The latest report underlines concerns that the water crisis is worsening almost by the day at a time when the region is engulfed in political turmoil. This is largely due to the upheavals of the so-called Arab Spring in which four longtime dictators were toppled, triggering bloodshed and power struggles that show no sign of abating.

In this highly charged atmosphere, with a massive expectation of a new democratic era that has largely gone unfulfilled, the possibility of conflict over water resources must grow.

Despite fears over the years that nations would go to war over water, no such conflicts have broken out, although there have been heavy skirmishes caused by the quest for water security, most notably involving Israel and its Arab neighbors.

"However," Oxford Analytica observed Feb. 28, "groundwater depletion is now more serious than the contentious cross-border sharing of river flows. Associated conflicts will be on a community level rather than between nations."

That may be so. The incentive for cooperation rather than conflict on such a fundamental issue is considerable.

But the alarming rate at which water resources are shrinking could well ignite shooting wars among peoples cast adrift in the political maelstrom sweeping a region whose history is dominated by warfare.

The AGU study, published in its journal Water Resources Research Feb. 15, showed that freshwater reserves in Turkey, Syria, Iraq and Iran along the Euphrates and Tigris rivers that rise in Turkey and flow southward into the Persian Gulf have lost 144 cubic kilometers of the total stored fresh water in 2003-09.

That, the study says, constitutes the second fastest loss of groundwater storage after India.

The main reasons for this loss of water were listed as increased demand, poor management -- a perennial problem in the Arab world -- and the impact of the devastating 2007 drought, whose effects are still being felt.
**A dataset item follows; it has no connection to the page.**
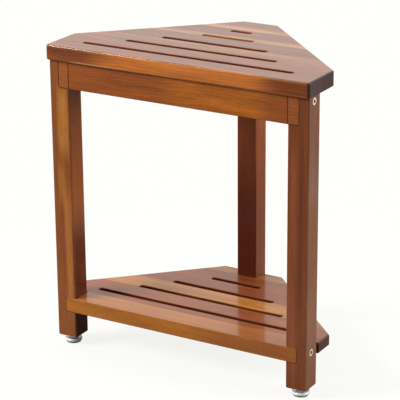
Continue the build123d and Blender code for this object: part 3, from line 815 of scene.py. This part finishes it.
class STOOL_OT_set_stage(bpy.types.Operator):
    """Set the floor, the lamps, the surroundings and the camera"""

    bl_idname = "stool.set_stage"
    bl_label = "Set stage"

    def execute(self, context):
        scene = context.scene
        stage = scene.stool_stage
        scene.view_settings.view_transform = "Standard"
        self.add_floor(stage)
        self.add_lamps(scene)
        self.set_world(scene)
        self.add_camera(scene, stage)
        return {"FINISHED"}

    def add_floor(self, stage):
        mesh = bmesh.new()
        middle = Vector((0, 0, 0))
        rings = [add_ring(mesh, middle, stage.floor_radius * r, 0, ROUND_FACETS) for r in FLOOR_RINGS]
        mesh.faces.new(rings[0])
        bridge(mesh, rings[0], rings[1])
        bridge(mesh, rings[1], rings[2])
        floor = add_piece("studio_floor", mesh)

        # Pale card: white to the camera with a faint shadow, grey to bounced light, faded at its rim
        material, tree = start_material("Pale card, matt")
        place = add_node(tree, "ShaderNodeTexCoord").outputs["Object"]
        away = vector_maths(tree, "LENGTH", place)
        fade = tuple(stage.floor_radius * part for part in FLOOR_FADE)
        rim = map_range(tree, away, fade, interpolation="SMOOTHSTEP")
        seen = add_node(tree, "ShaderNodeLightPath").outputs["Is Camera Ray"]
        tint = mix(tree, seen, linear(FLOOR_BOUNCE), linear(FLOOR_SEEN))
        card = add_node(tree, "ShaderNodeBsdfDiffuse", {}, {"Color": tint}).outputs[0]
        glow = add_node(
            tree, "ShaderNodeEmission", {}, {"Color": linear(STUDIO_WHITE), "Strength": 1.0}
        ).outputs[0]
        lift = maths(tree, "MULTIPLY", seen, FLOOR_LIFT)
        white = add_node(tree, "ShaderNodeMixShader", {}, {0: lift, 1: card, 2: glow}).outputs[0]
        clear = add_node(tree, "ShaderNodeBsdfTransparent").outputs[0]
        shader = add_node(tree, "ShaderNodeMixShader", {}, {0: rim, 1: white, 2: clear}).outputs[0]
        floor.data.materials.append(finish_material(material, shader))

    def add_lamps(self, scene):
        for name, place, size, power in LAMPS:
            data = bpy.data.lights.new(name, "AREA")
            data.size = size
            data.energy = power
            lamp = bpy.data.objects.new(name, data)
            lamp.location = place
            aim = Vector(LAMP_AIM) - Vector(place)
            lamp.rotation_euler = aim.to_track_quat("-Z", "Y").to_euler()
            scene.collection.objects.link(lamp)

    def set_world(self, scene):
        world = bpy.data.worlds.new("Studio surroundings")
        scene.world = world
        world.use_nodes = True
        tree = world.node_tree
        tree.nodes.clear()
        # White backdrop behind and above, dim room in front
        direction = add_node(tree, "ShaderNodeTexCoord").outputs["Generated"]
        towards = vector_maths(tree, "DOT_PRODUCT", direction, BACKDROP_DIRECTION)
        backdrop = map_range(tree, towards, BACKDROP_SPAN, interpolation="SMOOTHSTEP")
        level = map_range(tree, backdrop, (0.0, 1.0), (ROOM_LEVEL, 1.0))
        room = add_node(
            tree, "ShaderNodeBackground", {}, {"Color": linear("#FFFFFF"), "Strength": level}
        ).outputs[0]
        white = add_node(
            tree, "ShaderNodeBackground", {}, {"Color": linear(STUDIO_WHITE), "Strength": 1.0}
        ).outputs[0]
        # The camera and clear things see white all round, gloss sees it where the backdrop is
        rays = add_node(tree, "ShaderNodeLightPath").outputs
        gloss = maths(tree, "MULTIPLY", rays["Is Glossy Ray"], backdrop)
        direct = maths(tree, "MAXIMUM", rays["Is Camera Ray"], rays["Is Transmission Ray"])
        seen = maths(tree, "MAXIMUM", direct, gloss)
        mixed = add_node(tree, "ShaderNodeMixShader", {}, {0: seen, 1: room, 2: white}).outputs[0]
        add_node(tree, "ShaderNodeOutputWorld", {}, {"Surface": mixed})

    def add_camera(self, scene, stage):
        yaw, pitch, roll = stage.camera_yaw, stage.camera_pitch, stage.camera_roll
        level_reach = math.cos(pitch)
        ahead = Vector((-math.sin(yaw) * level_reach, math.cos(yaw) * level_reach, -math.sin(pitch)))
        right = Vector((math.cos(yaw), math.sin(yaw), 0))
        up = right.cross(ahead)
        right_rolled = right * math.cos(roll) + up * math.sin(roll)
        up_rolled = up * math.cos(roll) - right * math.sin(roll)
        turned = Matrix((right_rolled, up_rolled, -ahead)).transposed()
        data = bpy.data.cameras.new("studio_camera")
        data.sensor_width = SENSOR_WIDTH
        data.lens = stage.lens
        camera = bpy.data.objects.new("studio_camera", data)
        camera.matrix_world = Matrix.Translation(Vector(stage.camera_place)) @ turned.to_4x4()
        scene.collection.objects.link(camera)
        scene.camera = camera


class STOOL_PT_panel(bpy.types.Panel):
    bl_label = "Bathroom Corner Stool"
    bl_idname = "STOOL_PT_panel"
    bl_space_type = "VIEW_3D"
    bl_region_type = "UI"
    bl_category = "Stool"

    def draw(self, context):
        layout = self.layout
        scene = context.scene
        for settings in (scene.stool_wood, scene.stool_fixing, scene.stool_stage):
            box = layout.box()
            for key in settings.bl_rna.properties.keys():
                if key not in {"rna_type", "name"}:
                    box.prop(settings, key)
        for operator in OPERATORS:
            layout.operator(operator.bl_idname)


OPERATORS = (
    STOOL_OT_set_stage,
    STOOL_OT_finish_seat,
    STOOL_OT_finish_shelf,
    STOOL_OT_finish_rails,
    STOOL_OT_finish_legs,
    STOOL_OT_finish_fixings,
    STOOL_OT_finish_feet,
)
CLASSES = (StoolWoodSettings, StoolFixingSettings, StoolStageSettings, *OPERATORS, STOOL_PT_panel)


def register():
    for cls in CLASSES:
        bpy.utils.register_class(cls)
    bpy.types.Scene.stool_wood = bpy.props.PointerProperty(type=StoolWoodSettings)
    bpy.types.Scene.stool_fixing = bpy.props.PointerProperty(type=StoolFixingSettings)
    bpy.types.Scene.stool_stage = bpy.props.PointerProperty(type=StoolStageSettings)


def unregister():
    del bpy.types.Scene.stool_stage
    del bpy.types.Scene.stool_fixing
    del bpy.types.Scene.stool_wood
    for cls in reversed(CLASSES):
        bpy.utils.unregister_class(cls)


def main():
    register()
    bpy.ops.stool.set_stage()
    bpy.ops.stool.finish_seat()
    bpy.ops.stool.finish_shelf()
    bpy.ops.stool.finish_rails()
    bpy.ops.stool.finish_legs()
    bpy.ops.stool.finish_fixings()
    bpy.ops.stool.finish_feet()


if __name__ == "__main__":
    main()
Over pumping of ground water was the primary cause.

With water run-off in the region expected to decline 10 percent by 2050 and demand set to rise 60 percent by 2045, "these findings have heightened concerns of an impending regional water crisis," Oxford Analytica said.

The region's main rivers -- the Euphrates, Tigris and Nile -- are the focus of major water disputes, with little prospect any of them will be resolved in the foreseeable future.

Iraq and Syria, which rely heavily on the Euphrates and the Tigris for water supplies, have suffered greatly since Turkey cut the flow of these two rivers that rise on its northern highlands by building a series of huge hydroelectric dams designed, in part, to expand the country's agricultural sector.

For instance, the flow rate of the Euphrates through Iraq, after it reaches there from Syria, has fallen 70 percent, in part because of the drought.

Egypt depends on the Nile for almost all its water, and for food production in the fertile Nile basin but it and Sudan are in dispute with eight upstream African states that want a more equitable share of the great river's waters.

Under colonial-era agreements with Britain, Egypt gets the lion's share of the Nile's waters.

But that's in doubt because the African states are buildings massive dams for irrigation and hydro-electric schemes to meet domestic demands.

Even with the 2011 overthrow of longtime Egyptian dictator Hosni Mubarak in the Arab Spring upheavals, Cairo remains at odds with Ethiopia, the main dam builder, and the other upstream states, and refuses to agree to any reduction in its water supplies.